* **WHAT YOU HAVE TO DO**
Give back, exactly as written, the lines from the beginning of the listing through the one that contains "import Module from 'manifold-3d';".

(begin)

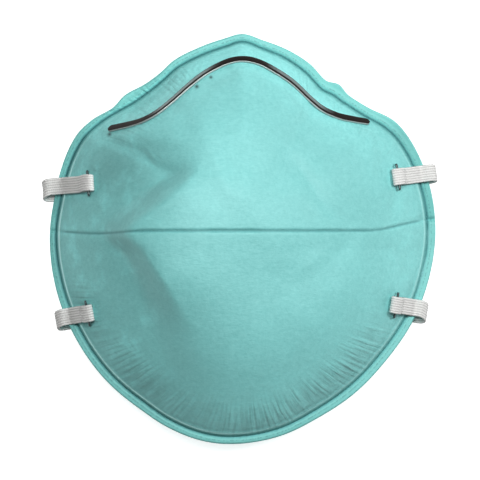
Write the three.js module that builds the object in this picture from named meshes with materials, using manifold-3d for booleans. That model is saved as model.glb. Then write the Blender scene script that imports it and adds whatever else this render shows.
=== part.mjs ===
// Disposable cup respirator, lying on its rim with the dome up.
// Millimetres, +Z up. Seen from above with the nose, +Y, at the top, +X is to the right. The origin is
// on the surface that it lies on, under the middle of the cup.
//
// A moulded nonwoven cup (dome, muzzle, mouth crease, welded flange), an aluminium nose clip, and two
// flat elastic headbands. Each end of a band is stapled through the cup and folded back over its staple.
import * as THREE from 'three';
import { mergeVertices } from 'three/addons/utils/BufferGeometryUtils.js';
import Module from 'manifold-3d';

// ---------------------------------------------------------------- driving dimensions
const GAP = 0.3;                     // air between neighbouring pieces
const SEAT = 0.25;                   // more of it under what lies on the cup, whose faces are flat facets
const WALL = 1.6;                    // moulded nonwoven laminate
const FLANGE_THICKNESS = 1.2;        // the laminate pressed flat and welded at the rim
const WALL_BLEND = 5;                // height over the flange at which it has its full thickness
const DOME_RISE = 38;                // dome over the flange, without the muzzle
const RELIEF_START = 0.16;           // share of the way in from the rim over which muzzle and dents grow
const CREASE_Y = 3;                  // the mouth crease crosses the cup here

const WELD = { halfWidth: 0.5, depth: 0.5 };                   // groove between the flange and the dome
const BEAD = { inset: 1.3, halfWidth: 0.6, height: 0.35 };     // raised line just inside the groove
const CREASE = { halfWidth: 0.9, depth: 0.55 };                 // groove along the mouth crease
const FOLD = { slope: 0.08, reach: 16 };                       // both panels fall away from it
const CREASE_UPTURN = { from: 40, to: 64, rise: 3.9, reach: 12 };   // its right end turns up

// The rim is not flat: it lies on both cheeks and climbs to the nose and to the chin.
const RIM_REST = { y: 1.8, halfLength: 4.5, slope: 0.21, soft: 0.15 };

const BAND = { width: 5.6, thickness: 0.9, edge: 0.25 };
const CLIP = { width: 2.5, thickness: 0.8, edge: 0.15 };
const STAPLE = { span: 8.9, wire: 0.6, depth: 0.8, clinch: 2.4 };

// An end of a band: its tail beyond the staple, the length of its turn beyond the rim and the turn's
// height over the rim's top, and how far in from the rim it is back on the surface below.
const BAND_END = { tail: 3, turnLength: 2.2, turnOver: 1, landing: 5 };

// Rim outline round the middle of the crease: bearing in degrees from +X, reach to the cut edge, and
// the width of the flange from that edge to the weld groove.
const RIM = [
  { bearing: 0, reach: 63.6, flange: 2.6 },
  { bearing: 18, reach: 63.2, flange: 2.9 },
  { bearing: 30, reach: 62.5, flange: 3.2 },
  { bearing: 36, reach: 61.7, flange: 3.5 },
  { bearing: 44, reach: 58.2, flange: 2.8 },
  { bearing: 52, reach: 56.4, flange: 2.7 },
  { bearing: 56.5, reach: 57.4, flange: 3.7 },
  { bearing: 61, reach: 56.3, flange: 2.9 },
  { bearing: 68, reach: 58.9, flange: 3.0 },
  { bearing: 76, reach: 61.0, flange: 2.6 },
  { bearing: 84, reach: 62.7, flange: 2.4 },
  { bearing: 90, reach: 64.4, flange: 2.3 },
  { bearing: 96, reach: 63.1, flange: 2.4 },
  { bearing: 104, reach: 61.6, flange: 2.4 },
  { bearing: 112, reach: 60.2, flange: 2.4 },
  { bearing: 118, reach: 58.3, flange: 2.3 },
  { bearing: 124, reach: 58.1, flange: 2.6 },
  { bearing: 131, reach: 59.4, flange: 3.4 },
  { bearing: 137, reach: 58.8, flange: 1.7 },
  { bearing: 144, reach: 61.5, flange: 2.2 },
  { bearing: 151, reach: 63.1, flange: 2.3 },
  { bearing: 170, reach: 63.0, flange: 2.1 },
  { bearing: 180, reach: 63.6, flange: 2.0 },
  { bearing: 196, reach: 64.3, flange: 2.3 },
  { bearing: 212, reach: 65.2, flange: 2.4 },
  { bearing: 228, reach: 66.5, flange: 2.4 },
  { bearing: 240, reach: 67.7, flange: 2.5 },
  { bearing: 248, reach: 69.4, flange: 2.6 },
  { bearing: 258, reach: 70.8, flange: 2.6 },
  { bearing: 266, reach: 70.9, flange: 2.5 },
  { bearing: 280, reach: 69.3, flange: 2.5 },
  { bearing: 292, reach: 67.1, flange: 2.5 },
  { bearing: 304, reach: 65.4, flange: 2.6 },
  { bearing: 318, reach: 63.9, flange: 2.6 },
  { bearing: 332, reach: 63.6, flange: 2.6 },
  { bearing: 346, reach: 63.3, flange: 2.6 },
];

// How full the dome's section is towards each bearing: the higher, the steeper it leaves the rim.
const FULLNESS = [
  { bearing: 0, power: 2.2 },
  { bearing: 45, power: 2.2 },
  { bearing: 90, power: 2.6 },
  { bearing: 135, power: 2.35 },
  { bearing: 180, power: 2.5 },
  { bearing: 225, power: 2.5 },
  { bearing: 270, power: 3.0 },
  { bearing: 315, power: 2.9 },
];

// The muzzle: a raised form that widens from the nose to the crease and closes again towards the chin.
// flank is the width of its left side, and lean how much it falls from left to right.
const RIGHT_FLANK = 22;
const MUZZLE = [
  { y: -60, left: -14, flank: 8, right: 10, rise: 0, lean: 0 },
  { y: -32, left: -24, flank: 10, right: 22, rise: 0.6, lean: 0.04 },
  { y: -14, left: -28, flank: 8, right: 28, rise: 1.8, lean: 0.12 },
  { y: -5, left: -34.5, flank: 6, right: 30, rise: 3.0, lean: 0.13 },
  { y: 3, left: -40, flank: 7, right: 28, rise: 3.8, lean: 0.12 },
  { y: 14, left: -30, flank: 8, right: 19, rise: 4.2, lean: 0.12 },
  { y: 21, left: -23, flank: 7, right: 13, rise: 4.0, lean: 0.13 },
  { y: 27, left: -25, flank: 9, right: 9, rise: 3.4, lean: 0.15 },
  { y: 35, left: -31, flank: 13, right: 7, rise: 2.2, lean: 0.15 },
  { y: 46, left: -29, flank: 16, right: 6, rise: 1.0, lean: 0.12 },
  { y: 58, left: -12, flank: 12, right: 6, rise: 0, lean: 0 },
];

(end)

* **FULL RESPONSE**
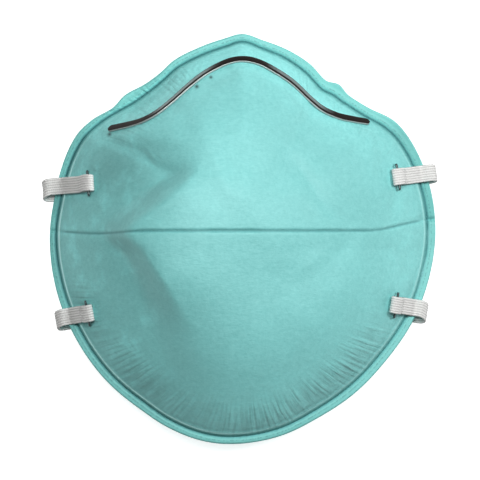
Write the three.js module that builds the object in this picture from named meshes with materials, using manifold-3d for booleans. That model is saved as model.glb. Then write the Blender scene script that imports it and adds whatever else this render shows.
=== part.mjs ===
// Disposable cup respirator, lying on its rim with the dome up.
// Millimetres, +Z up. Seen from above with the nose, +Y, at the top, +X is to the right. The origin is
// on the surface that it lies on, under the middle of the cup.
//
// A moulded nonwoven cup (dome, muzzle, mouth crease, welded flange), an aluminium nose clip, and two
// flat elastic headbands. Each end of a band is stapled through the cup and folded back over its staple.
import * as THREE from 'three';
import { mergeVertices } from 'three/addons/utils/BufferGeometryUtils.js';
import Module from 'manifold-3d';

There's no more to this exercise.